Clearly the statute is not a disguised attempt to tax interstate commerce. On the contrary, its purpose plainly is to differentiate state from interstate business and to impose the tax only on the former. Construed with other statutes the act accords equal treatment to domestic and foreign corporations, and clearly in this case property of the company beyond the jurisdiction of the State is not taxed — all of its property is in Illinois. To require foreign corporations to pay for the privilege of doing business in a State is, of course, a familiar and often approved form of taxation, and in this case the fee imposed is reasonable in amount.

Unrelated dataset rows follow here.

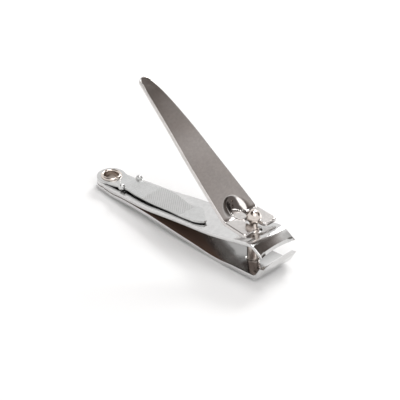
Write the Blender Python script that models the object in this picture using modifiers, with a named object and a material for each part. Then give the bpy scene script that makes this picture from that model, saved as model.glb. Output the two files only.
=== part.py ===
"""Folding nail clipper with a swing-out file, modelled in metres with +Z up.

+X runs from the rear eyelet to the jaws, and the clipper lies on the plane z = 0.
Its lever is flipped over to the working position, and the jaws stand open.
"""
import bpy
import bmesh
import numpy as np
from mathutils import Matrix, Vector

MM = 0.001

# Driving dimensions, in millimetres. X is measured from the eyelet's axis.
REAR_TO_ORIGIN = 28.95         # eyelet axis to the middle of the clipper's length
STRIP = 1.15                   # thickness of the two spring arms
GAP = 0.08                     # clearance between pieces that touch or turn
REAR_RADIUS = 3.9              # rounded rear end of the arms and the file
ARM_REAR_TURN = 80             # the round end runs this many degrees each side of straight ahead
FILE_REAR_TURN = 62
JAW_HALF_WIDTH = 6.0
JAW_CURVE = 0.8                # how far both cutting edges curve in at the middle
JAW_TRIM = 0.05                # length ground off the jaws' front corners
BLANK_HALF_WIDTH = 7.0         # half width of a strip before its outline is cut
BELOW_ALL = -2.0               # heights that the cutters run between
ABOVE_ALL = 45.0

ARM_PLAN = [(0.0, 3.9), (6.0, 4.55), (12.0, 5.05), (22.0, 5.6), (32.0, 5.88), (42.0, 5.95), (54.0, 6.0),
            (64.0, 6.0)]
LOWER_UNDERSIDE = [(-4.5, 0.40), (4.1, 0.40), (9.0, 1.02), (14.0, 1.36), (19.0, 1.45), (25.0, 1.25),
                   (33.0, 0.80), (39.0, 0.38), (43.5, 0.0), (46.5, 0.0), (50.0, 0.40), (54.0, 0.66),
                   (57.8, 0.88)]
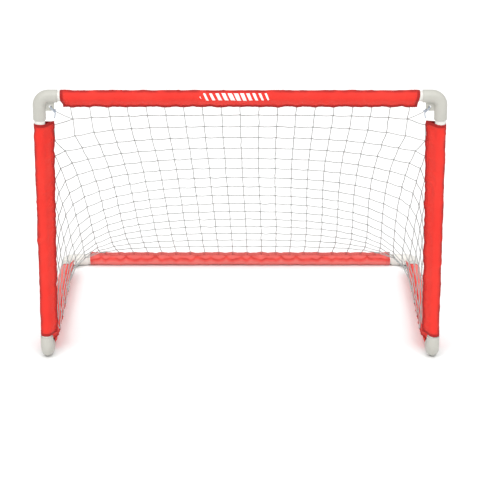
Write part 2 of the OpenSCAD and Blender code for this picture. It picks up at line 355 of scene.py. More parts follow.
def moulded_plastic():
    """Warm grey moulded plastic of the elbows: fine grain, a few scuffs and slight blotches, and a
    painted wash of light that makes it paler towards the back."""
    made, tree, shader = finish("elbow_plastic", {"Specular IOR Level": 0.45, "IOR": 1.49})
    place = put(tree, "TexCoord").outputs["Object"]
    blotch = limits(tree, noise(tree, place, 22, 4), 0.3, 0.7)
    colour = blend_colours(tree, blotch, (0.455, 0.45, 0.405, 1), (0.50, 0.495, 0.45, 1))
    stretched = put(tree, "Mapping", {"Vector": place, "Scale": (60, 60, 420)}).outputs[0]
    scuffs = limits(tree, noise(tree, stretched, 1.0, 5, 0.6), 0.66, 0.74)
    colour = blend_colours(tree, maths(tree, "MULTIPLY", scuffs, 0.35), colour, (0.36, 0.355, 0.33, 1))
    # Painted light: a pale wash towards the back
    colour = blend_colours(tree, towards_back(tree, place, 0.8), colour, (0.78, 0.76, 0.72, 1))
    tree.links.new(colour, shader.inputs["Base Color"])
    rough = limits(tree, noise(tree, place, 90, 3), 0.3, 0.7, 0.36, 0.50)
    rough = maths(tree, "ADD", rough, maths(tree, "MULTIPLY", scuffs, 0.2))
    tree.links.new(rough, shader.inputs["Roughness"])
    grain = bump(tree, noise(tree, place, 1800, 2), 0.00008, 0.5)
    tree.links.new(bump(tree, noise(tree, place, 60, 2), 0.0006, 0.15, grain), shader.inputs["Normal"])
    return made


def tube_finish():
    """White extruded plastic of the tubes: faint lengthwise drawing lines and rubbed marks."""
    made, tree, shader = finish("tube_plastic", {"Specular IOR Level": 0.5, "IOR": 1.5})
    place = put(tree, "TexCoord").outputs["Object"]
    marks = limits(tree, noise(tree, place, 160, 4, 0.65), 0.58, 0.72)
    marks = maths(tree, "MULTIPLY", marks, 0.3)
    colour = blend_colours(tree, marks, (0.72, 0.71, 0.67, 1), (0.5, 0.48, 0.44, 1))
    tree.links.new(colour, shader.inputs["Base Color"])
    rough = limits(tree, noise(tree, place, 70, 3), 0.3, 0.7, 0.28, 0.42)
    tree.links.new(rough, shader.inputs["Roughness"])
    tree.links.new(bump(tree, noise(tree, place, 900, 2), 0.00006, 0.4), shader.inputs["Normal"])
    return made


elbow_plastic = moulded_plastic()
tube_plastic = tube_finish()
sewing_thread = thread_finish()
net_cord = twisted_cord("net_cord", (0.46, 0.47, 0.46, 1), (0.35, 0.36, 0.35, 1), 0.006, 3)
tie_cord = twisted_cord("tie_cord", (0.46, 0.51, 0.58, 1), (0.33, 0.38, 0.45, 1), 0.008, 4)


# ---- camera, light and floor ----


EYE_DISTANCE = 4.77     # camera in front of the goal's middle
EYE_HEIGHT = 1.905      # and above the floor
EYE_TILT = 19.9         # degrees that it looks down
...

The tax is not imposed directly upon the proceeds of interstate commerce and is not computed upon it. The $235,000 of interstate business of the company is only one of three factors used in estimating or measuring "the amount of the capital stock represented by property and business transacted in Illinois," upon which the privilege tax in dispute was computed. The other two factors were $5,540,000 of property in Illinois and $25,000 of business stipulated as done with residents of that State. If the fee or privilege tax were computed at the statutory rate on the whole of the interstate business, it would be trifling in amount, but if computed on the property admitted to *296 have been in use in the State it would be but slightly less than the tax collected.

If this same amount of tax had been imposed upon such a manufacturing corporation as we have here without reference being made to the basis of its computation, very certainly no objection to its validity would have been thought of (142 U.S. supra, p. 229). Or if the State had imposed an income tax, a part of which would have been derived from the net profits on this same interstate business, no valid objection could have been made to it. (United States Glue Co. v. Oak Creek, supra.) At most the assessment, so far as interstate commerce is concerned, is incidental, remote and unimportant and it is therefore constitutional. The judgment of the Supreme Court of Illinois must be

Affirmed.

MR. JUSTICE VAN DEVANTER dissents.

MR. JUSTICE McREYNOLDS concurs in the result.